As a swinging fashion photographer by day and a groovy British superagent by night, Austin Powers is the '60s' most shagadelic spy. But can he stop megalomaniac Dr. Evil after the bald villain freezes himself and unthaws in the '90s? With the help of sexy sidekick Vanessa Kensington, he just might.
12 Feb Austin Powers: International Man of Mystery (1997)
The Pamela Urge
I saw this with ‘Borat’. It didn’t work for me. Neither comedy did; the reasons seem related.
If you put distance between something and it’s source, then you have opportunity for low humour. The closer you get to the original or the reference, the sharper you have to be on both sides of the screen.
I thought “Wayne’s World” was sharp stuff. It moved seamlessly from being in a genre to making fun of it, moving randomly.
This is comparatively a safe and lazy project. The distance is great and the humour broad and repetitive. Yet it didn’t work for me.
The reason is that the humour depends on the thing being trashed being something that someone has valued. That “distance” I mentioned is usually distance between you and the people being made fun of.
The joke is that someone actually thought the prototypes were worth investing in. “Escape” (as in escape movies) is a powerful thing and we do not choose our escapes casually. We define ourselves in significant degree this way.
I never did with this genre. I was lucky enough to have escaped valuing the excesses of the 70s by being “stuck” in the 60s.

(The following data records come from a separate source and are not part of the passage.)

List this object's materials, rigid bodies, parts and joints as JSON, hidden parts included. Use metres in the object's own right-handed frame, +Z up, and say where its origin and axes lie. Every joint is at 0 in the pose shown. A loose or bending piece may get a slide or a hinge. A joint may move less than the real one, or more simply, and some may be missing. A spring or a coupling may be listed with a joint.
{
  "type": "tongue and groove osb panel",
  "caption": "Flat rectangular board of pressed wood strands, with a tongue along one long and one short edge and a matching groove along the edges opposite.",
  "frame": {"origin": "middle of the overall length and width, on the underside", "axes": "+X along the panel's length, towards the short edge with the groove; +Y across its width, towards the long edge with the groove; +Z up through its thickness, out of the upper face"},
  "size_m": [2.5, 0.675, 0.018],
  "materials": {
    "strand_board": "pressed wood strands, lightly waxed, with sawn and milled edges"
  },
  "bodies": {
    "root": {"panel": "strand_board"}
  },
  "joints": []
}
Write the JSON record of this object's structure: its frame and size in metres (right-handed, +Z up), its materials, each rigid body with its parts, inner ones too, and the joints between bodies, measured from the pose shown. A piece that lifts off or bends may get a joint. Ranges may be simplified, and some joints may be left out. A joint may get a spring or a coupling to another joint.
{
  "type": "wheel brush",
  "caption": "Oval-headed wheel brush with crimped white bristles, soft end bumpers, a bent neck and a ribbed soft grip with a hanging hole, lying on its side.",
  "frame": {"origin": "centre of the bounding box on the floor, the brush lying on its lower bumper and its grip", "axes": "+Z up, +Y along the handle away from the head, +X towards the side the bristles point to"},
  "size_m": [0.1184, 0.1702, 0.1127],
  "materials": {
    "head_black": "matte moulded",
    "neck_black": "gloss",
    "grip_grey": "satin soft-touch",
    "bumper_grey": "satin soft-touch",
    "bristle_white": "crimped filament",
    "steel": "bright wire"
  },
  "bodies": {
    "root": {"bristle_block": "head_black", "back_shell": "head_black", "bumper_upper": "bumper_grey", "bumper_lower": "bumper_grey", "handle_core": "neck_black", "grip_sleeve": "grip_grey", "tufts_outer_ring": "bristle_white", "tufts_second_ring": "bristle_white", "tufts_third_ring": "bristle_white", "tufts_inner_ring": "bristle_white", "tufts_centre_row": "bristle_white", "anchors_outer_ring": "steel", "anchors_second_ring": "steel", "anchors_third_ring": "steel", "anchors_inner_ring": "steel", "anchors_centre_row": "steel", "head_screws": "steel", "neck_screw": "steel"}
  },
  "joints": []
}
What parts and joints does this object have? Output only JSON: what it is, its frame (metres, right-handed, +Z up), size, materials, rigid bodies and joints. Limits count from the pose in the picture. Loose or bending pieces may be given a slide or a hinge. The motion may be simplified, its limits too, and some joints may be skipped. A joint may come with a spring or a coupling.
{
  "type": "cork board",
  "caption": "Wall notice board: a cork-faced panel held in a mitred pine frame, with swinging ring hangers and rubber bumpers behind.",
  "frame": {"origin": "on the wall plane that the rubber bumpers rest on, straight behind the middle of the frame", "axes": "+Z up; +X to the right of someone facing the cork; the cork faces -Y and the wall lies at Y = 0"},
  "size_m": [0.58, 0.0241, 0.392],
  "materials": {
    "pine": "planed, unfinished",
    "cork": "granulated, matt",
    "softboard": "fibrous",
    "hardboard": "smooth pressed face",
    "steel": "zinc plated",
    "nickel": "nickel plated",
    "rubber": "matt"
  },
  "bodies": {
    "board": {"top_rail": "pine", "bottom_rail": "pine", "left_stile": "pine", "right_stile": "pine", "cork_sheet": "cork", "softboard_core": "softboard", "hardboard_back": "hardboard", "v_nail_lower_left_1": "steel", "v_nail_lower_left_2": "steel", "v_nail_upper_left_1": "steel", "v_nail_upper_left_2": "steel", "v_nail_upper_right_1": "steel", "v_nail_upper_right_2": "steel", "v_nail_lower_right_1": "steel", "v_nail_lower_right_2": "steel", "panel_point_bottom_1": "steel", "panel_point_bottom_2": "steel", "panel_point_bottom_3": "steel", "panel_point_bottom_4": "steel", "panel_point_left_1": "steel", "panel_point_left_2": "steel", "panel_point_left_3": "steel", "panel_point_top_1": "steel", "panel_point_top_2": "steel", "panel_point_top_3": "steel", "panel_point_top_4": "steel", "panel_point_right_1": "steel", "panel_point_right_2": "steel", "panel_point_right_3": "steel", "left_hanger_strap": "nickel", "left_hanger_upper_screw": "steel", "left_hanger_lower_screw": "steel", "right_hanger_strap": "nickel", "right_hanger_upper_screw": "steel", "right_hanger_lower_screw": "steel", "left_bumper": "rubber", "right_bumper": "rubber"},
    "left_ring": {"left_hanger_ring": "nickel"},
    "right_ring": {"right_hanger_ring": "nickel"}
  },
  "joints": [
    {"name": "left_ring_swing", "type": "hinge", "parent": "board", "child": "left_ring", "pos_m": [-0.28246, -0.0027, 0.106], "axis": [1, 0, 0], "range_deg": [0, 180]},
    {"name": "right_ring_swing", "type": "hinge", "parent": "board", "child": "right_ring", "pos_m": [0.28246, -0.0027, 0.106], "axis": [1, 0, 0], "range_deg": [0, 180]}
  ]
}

There are only a few strokes in the references here anyway: an evil overload behind a threatening conspiracy; a strangely magnetic, privileged and successful agent; and a collection of style-related things from the 70s: fashion, phrases, music and a very few cinematic references.
Posted in 2009
Ted’s Evaluation — 1 of 3: You can find something better to do with this part of your life.